|Same brush, top and bottom, one of my old ratty ones to show just how effective it is.|
So in true infomercial style: do your brushes look like this? Good paint brushes are savagely expensive, each of my lovely, lovely Raphael brushes costs a minimum of £5. If you abuse them you'll buy them again, and again, and again. Care for them a bit and they'll last you a fair while. No brush lasts forever, most of us downgrade from 'A'-grade to 'B' when they lose the fine point. B-graders are for base coating and rough work. Once even these die I wind up using them for glue or sacrificing them for improvised tool holders. Until then though they get the following treatment.
About once a fortnight I give my 'A'-brushes a quick clean in brush soap. Truthfully, any old soap will do but the stuff in the picture above is actually designed for brushes and won't leave them smelling funny or loaded with moisturiser or what the hell ever else they put in hand soap. Treat them rough at this point, really work the soap up into the bristles near the ferrule (the metal bit). Rinse in clean water and wipe on kitchen paper trying to spread the bristles as you go to loosen any dried paint at the heart of the brush. Good brushes form a large reserviour and it is hidden in the middle. Dry paint hides there too.
Those are nice large lumps of old paint coming out of what looks like a clean brush. It's worth doing this folks. Finally, repoint the wet brush into a nice perfect brush shape and leave to dry naturally. It'll be like you bought them new. I go another step roughly every quarter or so but I do paint a ridiculous amount (eight hours daily, five days weekly at least).
The Heath-Robinson contraption in the picture above is holding my bristles submerged in the Turpinoid brush cleaner and restorer you see next to it. There are tons of different brands for this and it works kind of like conditioner. Brushes are made of hair and need to be softened and smoothed once in a while just like your hair. The Turpinoid does this. I usually leave them soaking for an hour or so and then comb the bristles:
Just run the Turpinoid laden brush through the bristles of a toothbrush, a nail brush or something similar. It combs off any lingering paint that might be clinging to the bristles. Once you have cleaned it in the restorer you need to wash it with the soap like usual to finish off.
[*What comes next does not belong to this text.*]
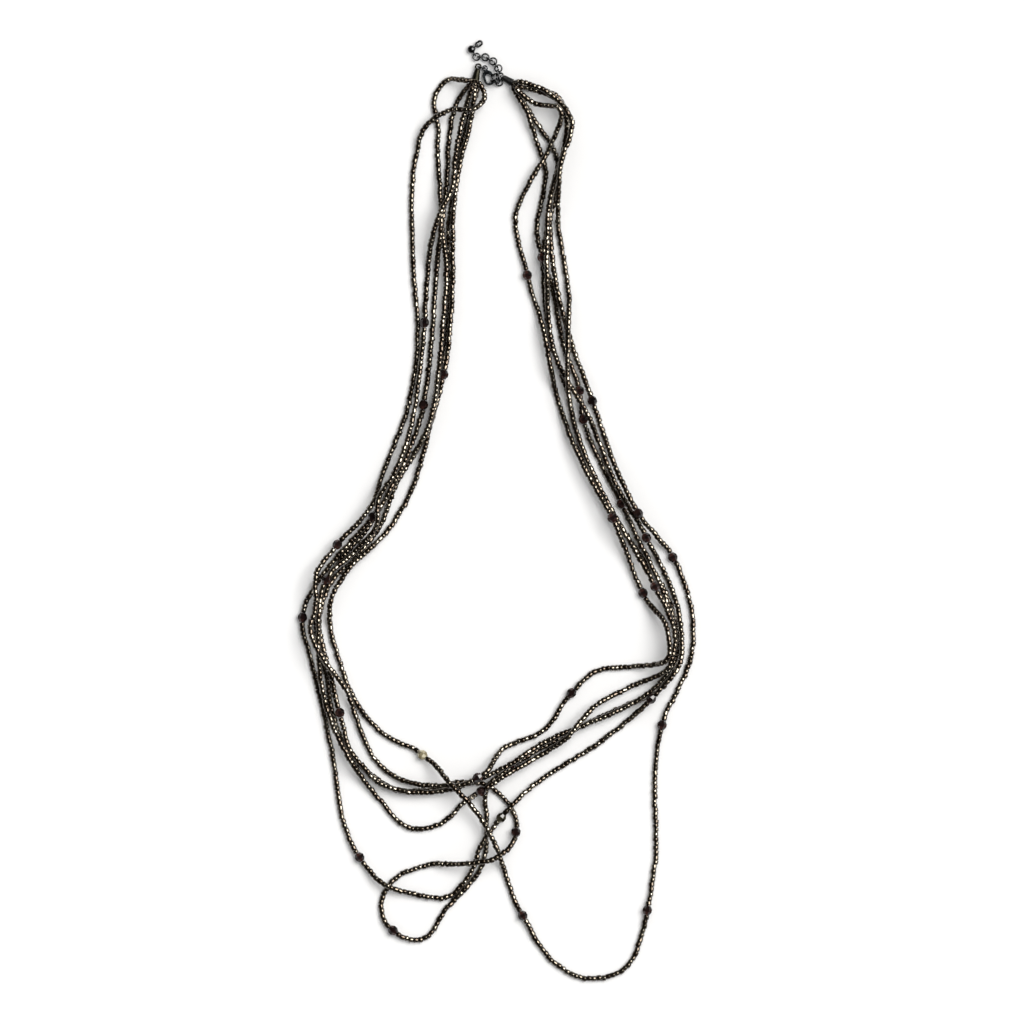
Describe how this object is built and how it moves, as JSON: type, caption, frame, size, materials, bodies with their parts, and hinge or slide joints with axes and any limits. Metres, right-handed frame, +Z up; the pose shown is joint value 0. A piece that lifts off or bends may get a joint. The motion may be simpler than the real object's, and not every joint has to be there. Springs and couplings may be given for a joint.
{
  "type": "necklace",
  "caption": "Long multi strand necklace of dark seed beads with faceted crystals, joined at two end cones by a lobster clasp and a short chain with a ball and drop.",
  "frame": {"origin": "middle of the outline of the necklace lying flat, on the surface it rests on", "axes": "+Z up from the surface, +Y along the length from the loose bottom loops towards the clasp, +X to the right seen from above"},
  "size_m": [0.1666, 0.3954, 0.0126],
  "materials": {
    "bead_glass": "dark bronze metallic glass, polished",
    "crystal_glass": "dark smoky brown, faceted and polished",
    "dark_metal": "dark gunmetal plating",
    "clasp_metal": "blue grey gunmetal plating, polished"
  },
  "bodies": {
    "necklace": {"string_1": "bead_glass", "string_2": "bead_glass", "string_3": "bead_glass", "string_4": "bead_glass", "string_5": "bead_glass", "string_6": "bead_glass", "crystal_01": "crystal_glass", "crystal_02": "crystal_glass", "crystal_03": "crystal_glass", "crystal_04": "crystal_glass", "crystal_05": "crystal_glass", "crystal_06": "crystal_glass", "crystal_07": "crystal_glass", "crystal_08": "crystal_glass", "crystal_09": "crystal_glass", "crystal_10": "crystal_glass", "crystal_11": "crystal_glass", "crystal_12": "crystal_glass", "crystal_13": "crystal_glass", "crystal_14": "crystal_glass", "crystal_15": "crystal_glass", "crystal_16": "crystal_glass", "crystal_17": "crystal_glass", "crystal_18": "crystal_glass", "crystal_19": "crystal_glass", "crystal_20": "crystal_glass", "crystal_21": "crystal_glass", "crystal_22": "crystal_glass", "crystal_23": "crystal_glass", "crystal_24": "crystal_glass", "crystal_25": "crystal_glass", "crystal_26": "crystal_glass", "crystal_27": "crystal_glass", "crystal_28": "crystal_glass", "crystal_29": "crystal_glass", "crystal_30": "crystal_glass", "crystal_31": "crystal_glass", "crystal_32": "crystal_glass", "crystal_33": "crystal_glass", "end_cone_left": "dark_metal", "end_cone_right": "dark_metal", "clasp_ring": "dark_metal", "clasp_body": "clasp_metal", "chain": "dark_metal", "end_ball": "dark_metal", "end_drop": "dark_metal"},
    "lever": {"clasp_lever": "clasp_metal"}
  },
  "joints": [
    {"name": "clasp_lever_hinge", "type": "hinge", "parent": "necklace", "child": "lever", "pos_m": [-0.00253, 0.18367, 0.00215], "axis": [0, 0, -1], "range_deg": [0, 10], "stiffness_Nm_per_rad": 0.0005}
  ]
}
And there it is. A slightly over exposed photo of four perfectly clean brushes. The 0-size brush (second from bottom) is nearing the end of its life - the point is rounding off. They are however perfectly clean! These are about a year old now, meaning about two thousand hours of painting time and they look clean as when I bought them. Do this process and you'll have more money for buying models. Why? Because you won't be buying paint brushes all the damn time! Hope this helps someone, there are other methods out there. This is kind of the amalgamated PVP method cribbed from the bits of best practice I've found out there.